(Stored data entries)
▬▬▬▬▬▬
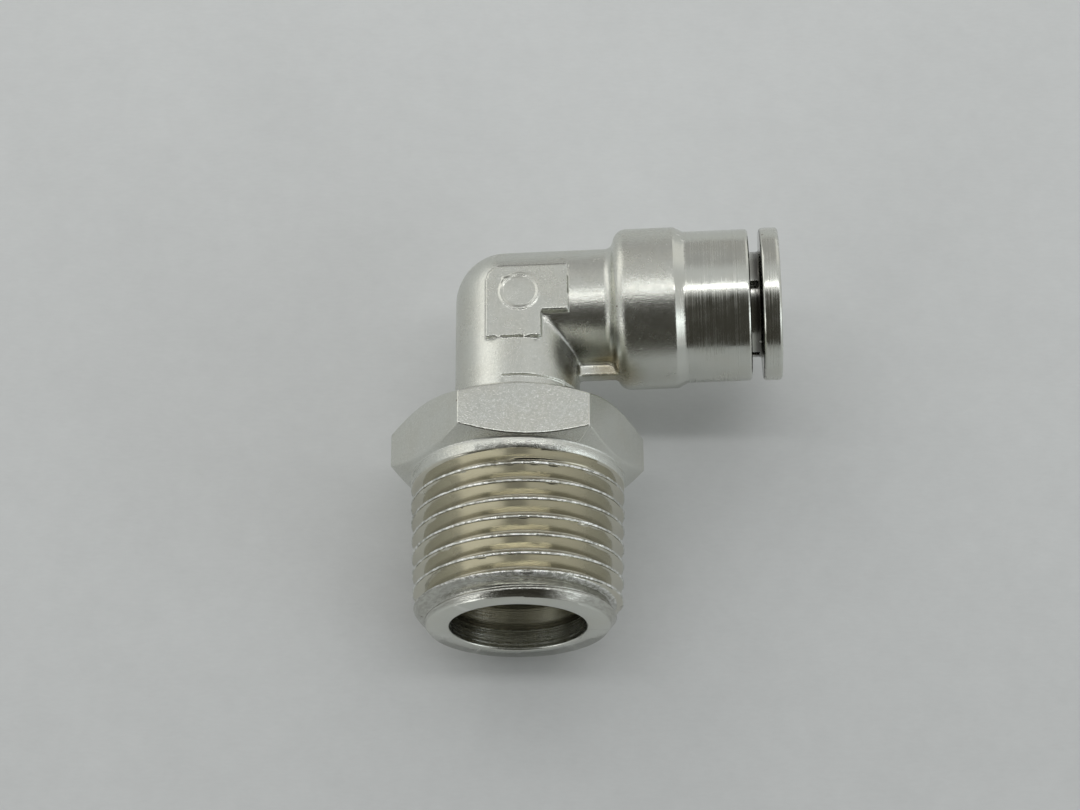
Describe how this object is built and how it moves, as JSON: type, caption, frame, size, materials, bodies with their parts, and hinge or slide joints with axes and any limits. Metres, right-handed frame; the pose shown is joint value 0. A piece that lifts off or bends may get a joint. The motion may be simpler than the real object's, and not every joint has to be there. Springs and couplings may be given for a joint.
{
  "type": "push to connect fitting",
  "caption": "Swivel elbow push to connect fitting: forged elbow with a tube socket and release collet, turning on a hexagonal stem with a taper thread.",
  "frame": {"origin": "centre of the port in the thread's end face", "axes": "+Y up the thread's axis towards the elbow, +Z square out of a flat of the hexagon, +X under the tube socket"},
  "size_m": [0.0404, 0.0423, 0.0223],
  "materials": {
    "turned_nickel": "nickel plated, turned",
    "forged_nickel": "nickel plated, satin forged",
    "black_rubber": "smooth nitrile rubber",
    "stainless": "plain stainless"
  },
  "bodies": {
    "stem": {"threaded_stem": "turned_nickel", "swivel_washer": "stainless"},
    "elbow": {"elbow_body": "forged_nickel", "swivel_o_ring": "black_rubber", "swivel_snap_ring": "stainless", "tube_seal": "black_rubber", "seal_support_ring": "turned_nickel"},
    "collet": {"release_collet": "turned_nickel"}
  },
  "joints": [
    {"name": "swivel", "type": "hinge", "parent": "stem", "child": "elbow", "pos_m": [0, 0.0341, 0], "axis": [0, 1, 0], "continuous": true},
    {"name": "collet_press", "type": "slide", "parent": "elbow", "child": "collet", "axis": [-0.9907, 0, -0.1357], "range_m": [0, 0.0011]}
  ]
}
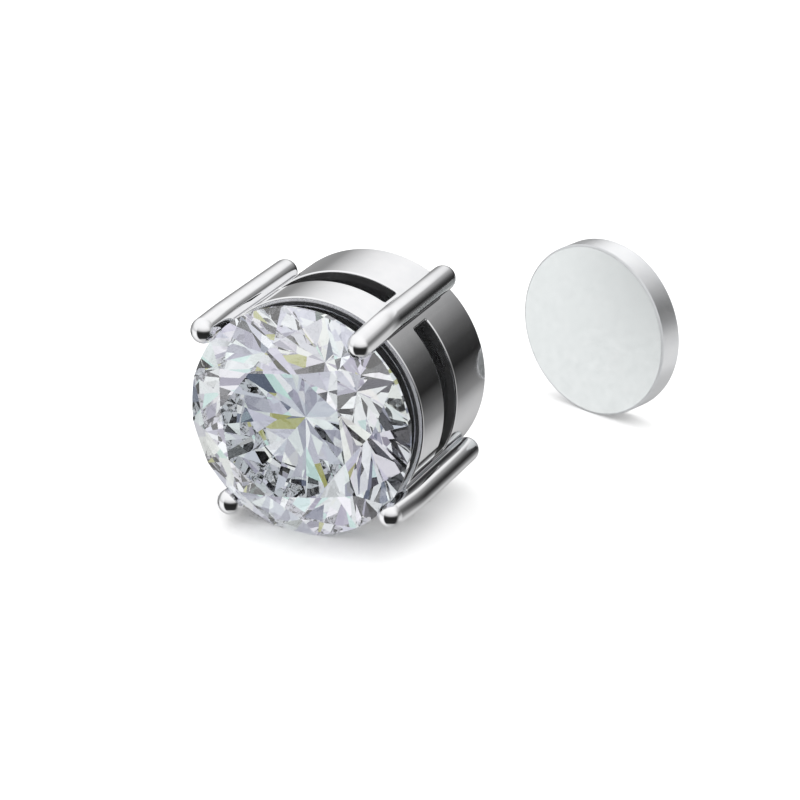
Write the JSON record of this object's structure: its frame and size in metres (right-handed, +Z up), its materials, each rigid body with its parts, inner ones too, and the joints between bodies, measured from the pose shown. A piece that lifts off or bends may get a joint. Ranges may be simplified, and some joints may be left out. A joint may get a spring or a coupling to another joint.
{
  "type": "magnetic stud earring with its magnet disc",
  "caption": "Stud earring with a round brilliant stone in a slotted four-prong basket with a magnet inside, and a loose magnet disc for the back of the ear.",
  "frame": {"origin": "middle of the basket's rear face, which lies on the front of the ear lobe", "axes": "+Y out of the rear face, away from the stone; +Z up, away from the surface that the stone's edge and the lower left prong lie on; the stone faces -Y"},
  "size_m": [0.0121, 0.0169, 0.008],
  "materials": {
    "polished_metal": "mirror-polished white metal",
    "clear_stone": "clear cut stone with a faint cool tint",
    "plated_magnet": "bright nickel plate",
    "satin_magnet": "pale satin plate with a polished edge"
  },
  "bodies": {
    "root": {"basket": "polished_metal", "stone": "clear_stone", "cup_magnet": "plated_magnet", "back_disc": "satin_magnet"}
  },
  "joints": []
}
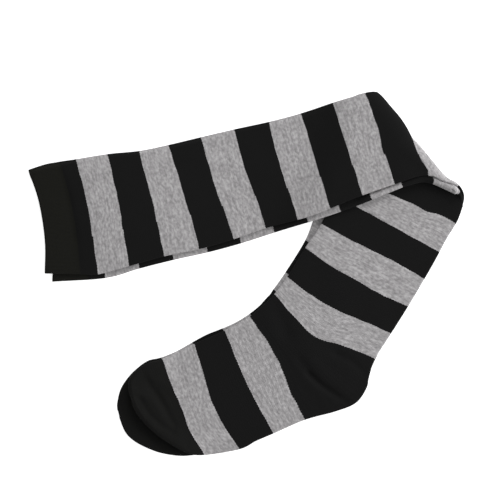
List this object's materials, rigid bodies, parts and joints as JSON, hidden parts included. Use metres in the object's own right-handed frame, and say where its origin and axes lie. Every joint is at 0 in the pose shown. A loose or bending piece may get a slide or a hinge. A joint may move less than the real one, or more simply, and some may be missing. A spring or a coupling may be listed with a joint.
{
  "type": "pair of over-the-knee socks",
  "caption": "Striped over-the-knee tube socks, a pair laid flat together and folded back at the knee.",
  "frame": {"origin": "centre of the bounding box in plan, on the surface the socks lie on", "axes": "+X to the right across the pair as laid out, +Y up the page towards the fold's upper corner, +Z off the surface"},
  "size_m": [0.3989, 0.3351, 0.0152],
  "materials": {
    "knit_inner": "fine cotton jersey knit in black and grey melange stripes",
    "knit_outer": "fine cotton jersey knit in grey melange and black stripes"
  },
  "bodies": {
    "root": {"inner_sock": "knit_inner", "outer_sock": "knit_outer"}
  },
  "joints": []
}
▬▬▬▬▬▬
**Challenge**:
Pull out each line of the entries that contains "caption".

**Exercise response**:
Describe how this object is built and how it moves, as JSON: type, caption, frame, size, materials, bodies with their parts, and hinge or slide joints with axes and any limits. Metres, right-handed frame; the pose shown is joint value 0. A piece that lifts off or bends may get a joint. The motion may be simpler than the real object's, and not every joint has to be there. Springs and couplings may be given for a joint.
  "caption": "Swivel elbow push to connect fitting: forged elbow with a tube socket and release collet, turning on a hexagonal stem with a taper thread.",
  "caption": "Stud earring with a round brilliant stone in a slotted four-prong basket with a magnet inside, and a loose magnet disc for the back of the ear.",
  "caption": "Striped over-the-knee tube socks, a pair laid flat together and folded back at the knee.",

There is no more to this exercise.